━━ Available records

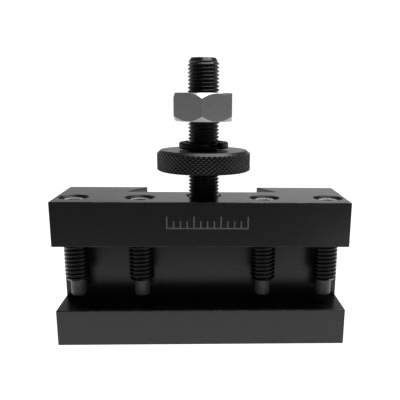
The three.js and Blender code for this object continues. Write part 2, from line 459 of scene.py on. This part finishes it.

━━━━
━━ Available records

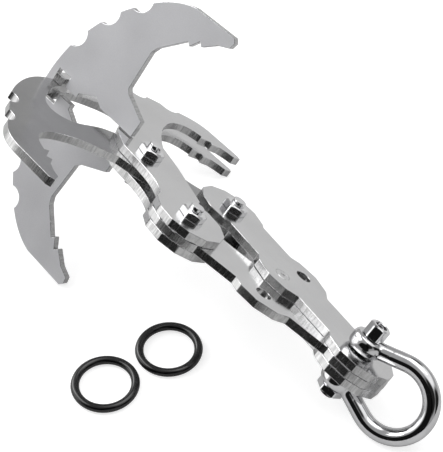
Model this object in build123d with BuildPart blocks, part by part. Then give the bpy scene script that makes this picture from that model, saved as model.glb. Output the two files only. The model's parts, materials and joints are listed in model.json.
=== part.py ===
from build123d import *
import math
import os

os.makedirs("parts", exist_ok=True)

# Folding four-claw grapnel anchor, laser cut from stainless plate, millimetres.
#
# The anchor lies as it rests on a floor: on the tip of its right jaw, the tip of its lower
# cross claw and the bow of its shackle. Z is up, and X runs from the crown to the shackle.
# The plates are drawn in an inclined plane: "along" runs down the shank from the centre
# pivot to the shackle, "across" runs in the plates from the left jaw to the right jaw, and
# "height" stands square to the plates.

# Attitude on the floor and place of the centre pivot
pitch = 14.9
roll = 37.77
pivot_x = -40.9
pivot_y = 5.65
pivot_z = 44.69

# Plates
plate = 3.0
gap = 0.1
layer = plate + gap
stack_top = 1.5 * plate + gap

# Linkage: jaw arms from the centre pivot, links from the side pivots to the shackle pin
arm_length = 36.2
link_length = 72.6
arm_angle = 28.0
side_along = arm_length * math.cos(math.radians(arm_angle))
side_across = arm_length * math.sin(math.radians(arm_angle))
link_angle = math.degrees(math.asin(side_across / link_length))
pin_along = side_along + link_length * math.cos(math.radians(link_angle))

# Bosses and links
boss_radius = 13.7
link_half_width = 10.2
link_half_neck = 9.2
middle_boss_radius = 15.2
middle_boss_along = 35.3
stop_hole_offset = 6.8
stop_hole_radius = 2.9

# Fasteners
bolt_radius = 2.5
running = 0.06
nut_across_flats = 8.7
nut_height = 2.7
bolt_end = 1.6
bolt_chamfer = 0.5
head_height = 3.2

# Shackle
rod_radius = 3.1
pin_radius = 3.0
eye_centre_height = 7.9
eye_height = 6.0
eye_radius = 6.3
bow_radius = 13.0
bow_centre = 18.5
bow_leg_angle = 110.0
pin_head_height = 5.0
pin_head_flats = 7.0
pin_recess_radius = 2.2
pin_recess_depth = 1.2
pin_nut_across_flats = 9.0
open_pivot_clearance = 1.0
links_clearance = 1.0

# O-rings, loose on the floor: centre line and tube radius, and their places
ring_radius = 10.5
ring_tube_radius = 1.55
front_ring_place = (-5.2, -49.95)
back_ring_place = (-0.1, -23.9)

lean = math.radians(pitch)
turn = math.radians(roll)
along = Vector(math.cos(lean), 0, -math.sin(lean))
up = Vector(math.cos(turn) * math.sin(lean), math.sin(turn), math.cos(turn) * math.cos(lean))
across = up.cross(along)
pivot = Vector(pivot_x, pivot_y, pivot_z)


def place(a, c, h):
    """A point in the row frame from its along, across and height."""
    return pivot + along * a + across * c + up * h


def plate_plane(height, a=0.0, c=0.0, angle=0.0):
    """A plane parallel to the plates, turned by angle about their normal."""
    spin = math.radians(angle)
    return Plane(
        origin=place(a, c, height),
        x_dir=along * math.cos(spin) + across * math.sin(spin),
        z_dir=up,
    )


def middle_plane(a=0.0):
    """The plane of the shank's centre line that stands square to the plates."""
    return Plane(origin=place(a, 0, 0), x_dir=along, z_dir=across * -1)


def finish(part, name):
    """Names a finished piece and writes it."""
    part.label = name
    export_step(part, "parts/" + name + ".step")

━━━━
━━ Available records

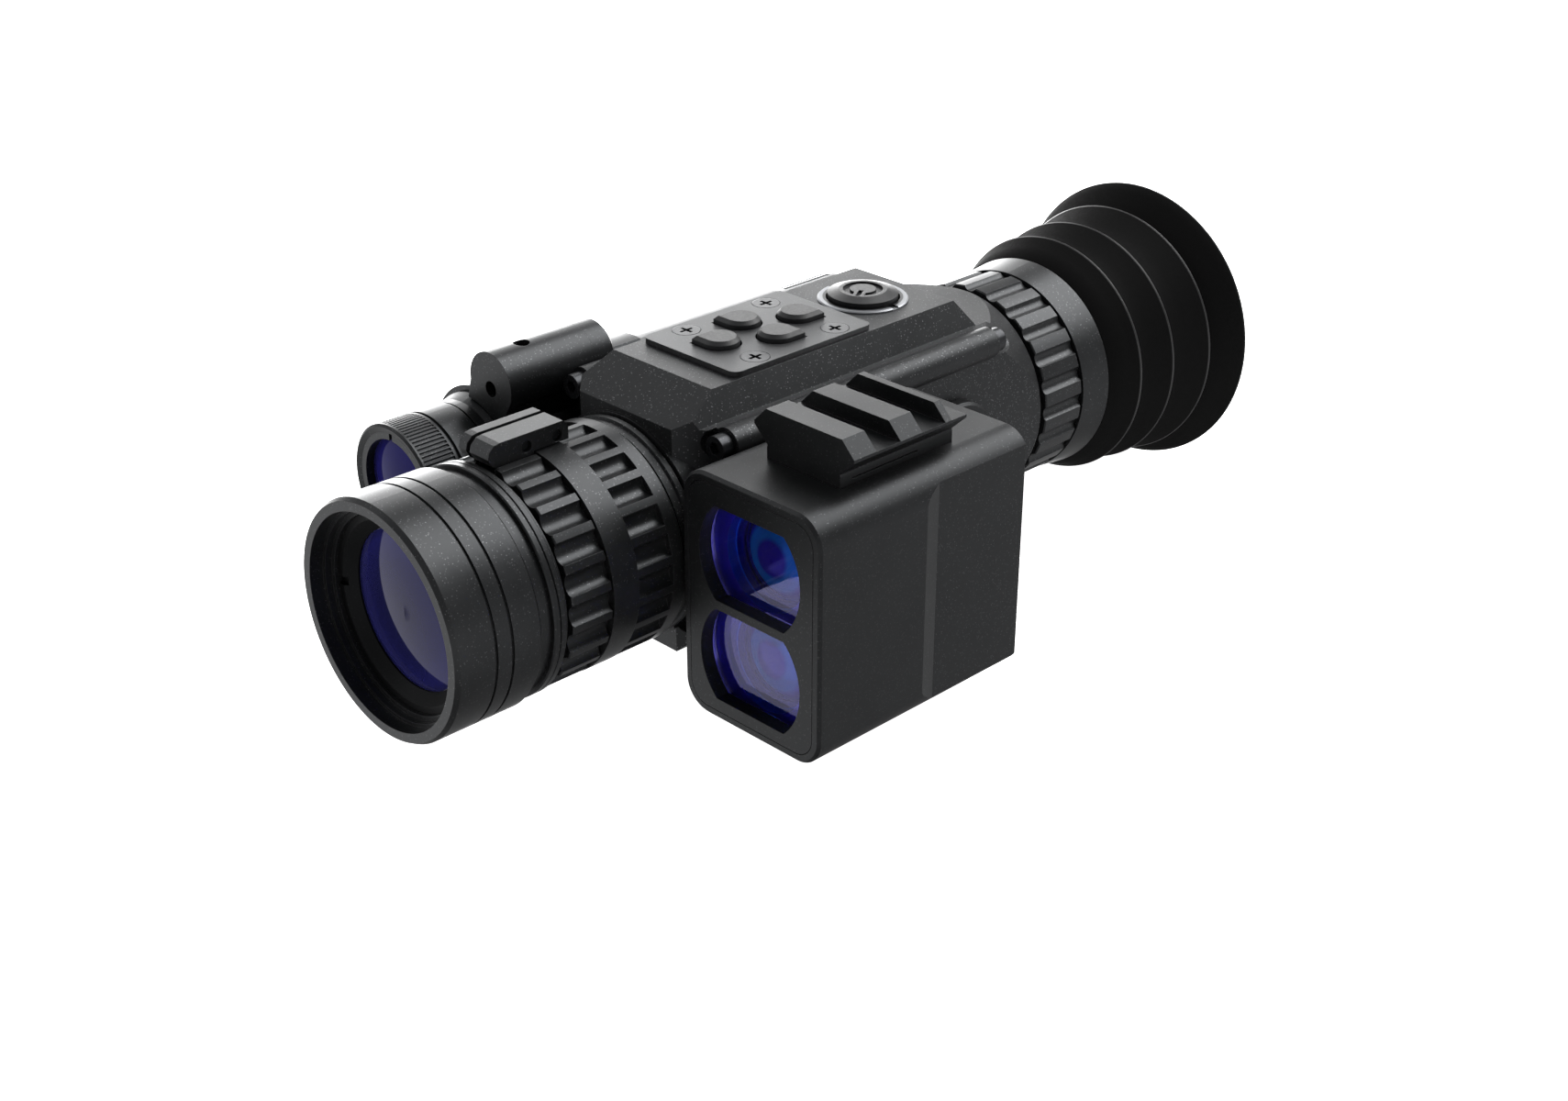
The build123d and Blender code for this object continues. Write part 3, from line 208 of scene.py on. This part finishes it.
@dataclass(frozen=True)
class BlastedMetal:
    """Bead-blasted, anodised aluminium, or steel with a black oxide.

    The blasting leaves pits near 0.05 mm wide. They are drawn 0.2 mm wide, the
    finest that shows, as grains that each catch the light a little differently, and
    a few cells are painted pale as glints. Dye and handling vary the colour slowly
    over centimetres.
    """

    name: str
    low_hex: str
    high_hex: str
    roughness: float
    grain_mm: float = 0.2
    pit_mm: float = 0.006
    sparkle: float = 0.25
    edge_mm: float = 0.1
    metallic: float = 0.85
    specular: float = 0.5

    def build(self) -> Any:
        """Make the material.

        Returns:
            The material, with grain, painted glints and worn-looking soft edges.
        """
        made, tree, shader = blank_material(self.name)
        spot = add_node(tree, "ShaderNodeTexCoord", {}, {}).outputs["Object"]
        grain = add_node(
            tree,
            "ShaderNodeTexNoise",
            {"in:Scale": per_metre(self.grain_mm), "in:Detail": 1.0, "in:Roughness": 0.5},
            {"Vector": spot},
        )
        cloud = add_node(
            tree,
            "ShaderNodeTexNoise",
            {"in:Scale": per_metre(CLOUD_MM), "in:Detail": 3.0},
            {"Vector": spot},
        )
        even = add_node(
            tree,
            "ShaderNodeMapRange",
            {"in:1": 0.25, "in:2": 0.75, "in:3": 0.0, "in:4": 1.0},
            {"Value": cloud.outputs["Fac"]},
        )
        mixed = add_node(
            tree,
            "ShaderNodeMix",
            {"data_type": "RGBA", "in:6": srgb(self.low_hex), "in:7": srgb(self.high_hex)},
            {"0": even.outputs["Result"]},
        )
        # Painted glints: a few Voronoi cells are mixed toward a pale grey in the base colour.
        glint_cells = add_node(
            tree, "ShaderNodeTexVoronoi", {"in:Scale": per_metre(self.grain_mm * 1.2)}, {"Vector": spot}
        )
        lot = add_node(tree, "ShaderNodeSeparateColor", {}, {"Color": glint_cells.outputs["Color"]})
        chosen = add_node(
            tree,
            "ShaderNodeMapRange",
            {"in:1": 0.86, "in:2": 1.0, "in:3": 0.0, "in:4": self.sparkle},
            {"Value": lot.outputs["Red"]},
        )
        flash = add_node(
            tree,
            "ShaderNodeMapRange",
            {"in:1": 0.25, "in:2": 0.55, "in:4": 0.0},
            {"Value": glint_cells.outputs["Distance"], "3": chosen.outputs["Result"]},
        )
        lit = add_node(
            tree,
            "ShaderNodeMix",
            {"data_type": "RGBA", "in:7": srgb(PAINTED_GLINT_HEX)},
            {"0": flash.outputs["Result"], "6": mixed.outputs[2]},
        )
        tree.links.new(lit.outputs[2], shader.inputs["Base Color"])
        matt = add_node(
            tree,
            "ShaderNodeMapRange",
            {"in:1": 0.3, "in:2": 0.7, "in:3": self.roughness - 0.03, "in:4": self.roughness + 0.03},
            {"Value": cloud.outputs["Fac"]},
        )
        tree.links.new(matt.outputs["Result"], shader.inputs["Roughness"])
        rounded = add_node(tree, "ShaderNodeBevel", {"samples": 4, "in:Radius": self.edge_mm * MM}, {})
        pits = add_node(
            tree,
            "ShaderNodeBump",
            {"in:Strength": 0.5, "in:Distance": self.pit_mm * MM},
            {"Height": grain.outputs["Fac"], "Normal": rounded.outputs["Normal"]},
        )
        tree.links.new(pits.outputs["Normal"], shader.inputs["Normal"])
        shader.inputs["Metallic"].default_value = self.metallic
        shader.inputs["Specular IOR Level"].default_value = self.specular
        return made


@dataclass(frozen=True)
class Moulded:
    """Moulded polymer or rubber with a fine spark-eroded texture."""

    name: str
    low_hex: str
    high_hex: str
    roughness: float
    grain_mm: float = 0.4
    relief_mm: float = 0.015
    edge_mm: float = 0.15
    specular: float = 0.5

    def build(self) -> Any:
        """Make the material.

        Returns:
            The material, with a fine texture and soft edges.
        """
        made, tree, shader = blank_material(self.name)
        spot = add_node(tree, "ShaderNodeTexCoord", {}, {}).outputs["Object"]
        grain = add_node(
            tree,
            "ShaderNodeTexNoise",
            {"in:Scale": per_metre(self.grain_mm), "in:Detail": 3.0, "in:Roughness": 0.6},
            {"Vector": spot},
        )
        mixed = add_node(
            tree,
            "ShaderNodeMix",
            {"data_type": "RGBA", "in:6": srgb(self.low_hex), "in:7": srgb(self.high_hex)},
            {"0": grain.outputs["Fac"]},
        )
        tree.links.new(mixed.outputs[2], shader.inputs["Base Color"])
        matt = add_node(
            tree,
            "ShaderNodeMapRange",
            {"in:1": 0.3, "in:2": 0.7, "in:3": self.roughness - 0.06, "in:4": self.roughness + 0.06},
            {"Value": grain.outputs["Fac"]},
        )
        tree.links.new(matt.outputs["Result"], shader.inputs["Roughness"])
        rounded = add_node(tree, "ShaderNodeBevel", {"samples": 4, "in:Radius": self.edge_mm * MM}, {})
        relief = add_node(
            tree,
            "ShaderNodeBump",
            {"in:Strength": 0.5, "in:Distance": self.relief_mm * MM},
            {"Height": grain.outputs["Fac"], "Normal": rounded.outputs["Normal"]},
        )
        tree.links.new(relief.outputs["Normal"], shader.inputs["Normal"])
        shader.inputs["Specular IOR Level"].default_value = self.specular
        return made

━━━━

[Aim]
Of the lines above, how many hold the string "this"? Answer with only the number.

[Problem solution]
3